Les soft skills ne sont donc qu'un puissant leurre.


Si nous faisons l’hypothèse qu’un acteur Y a les « soft skills » nécessaires pour réaliser une tâche, il serait héroï-comique de penser qu’à lui seul, il puisse entraîner l’organisation (ceux qui concourent à la réalisation de la tâche) uniquement par le truchement de ses soft skills. Ce raisonnement ne résiste que difficilement à la réalité car le travail étant par définition collectif, les dynamiques à l’œuvre sont multidimensionnelles.


Dès lors, la prescription de soft skills apparaît comme naïve eu égard à la complexité de l’activité. Du moment où ce qui fait que « ça marche » échappe au moins en partie, à une « conceptualisation explicite » des acteurs concernés, il est illusoire de s’en référer à un référentiel de soft skills et/ou de hard skills. L’activité est énigmatique et elle le restera quoi qu’en pense les gestionnaires férus de modélisations et de prescriptions car réussir n’est pas comprendre (Piaget). Ce n’est pas parce qu’on a réussi à réaliser une tâche qu’on a nécessairement compris la manière dont nous y sommes parvenus.
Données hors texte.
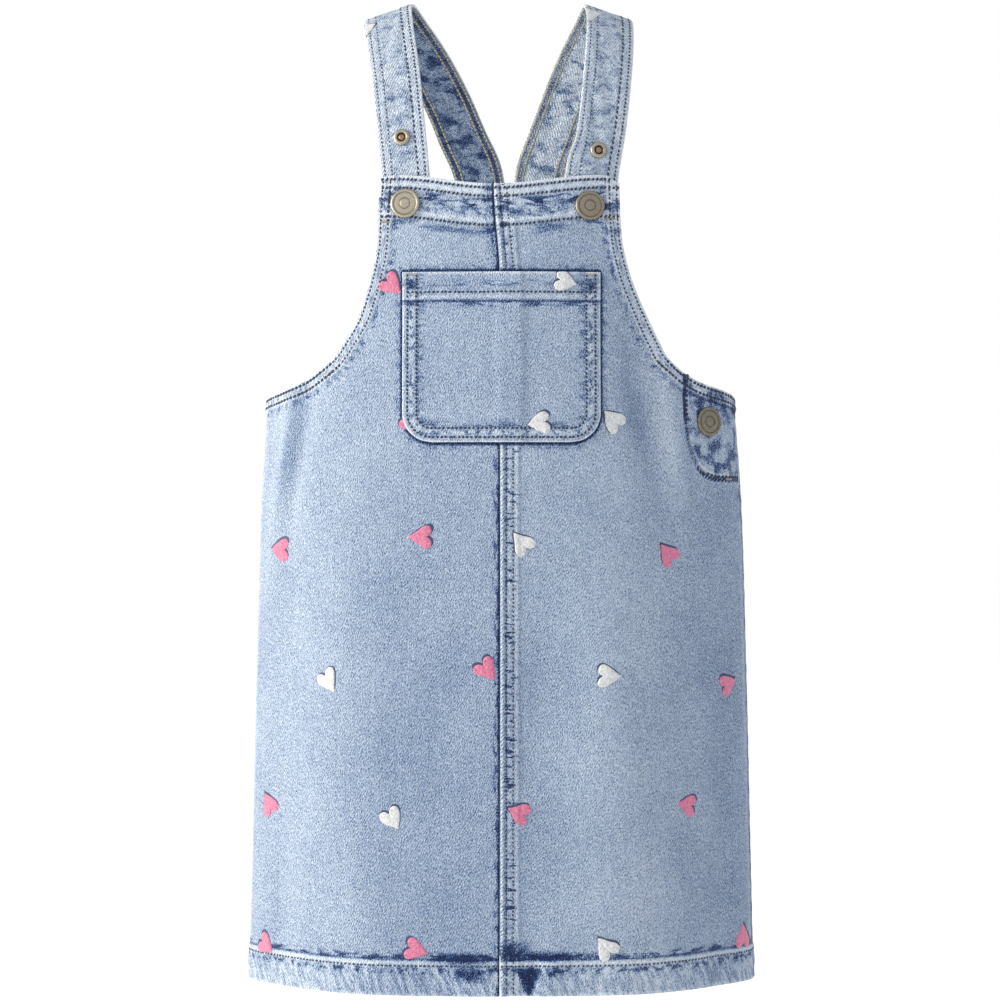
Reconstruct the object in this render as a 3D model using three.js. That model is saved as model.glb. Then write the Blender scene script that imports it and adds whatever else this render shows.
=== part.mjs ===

La distinction soft skills et hard skills est donc tout à fait artificielle et entre en résonance avec cette propension à la segmentation de tout pour finir par faire fi de l’ensemble.

Le vrai sujet, ce n’est pas tant les « soft skills » quand bien même on pourrait les isoler indépendamment du contexte mais la capacité de toute organisation à lutter contre l’entropie par la mise en place d’environnements capacitants.


Le véritable enjeu pour les entreprises et pour la société en général, c’est de bâtir un système éducatif, des dispositifs de formation qui permettent, même à ceux qui se dirigent vers le monde de l’entreprise ou qui y sont déjà, de s’entretenir avec un savoir séculaire accumulé au fil des générations, dans différents domaines de la connaissance (philosophie, histoire, anthropologie, poésie…).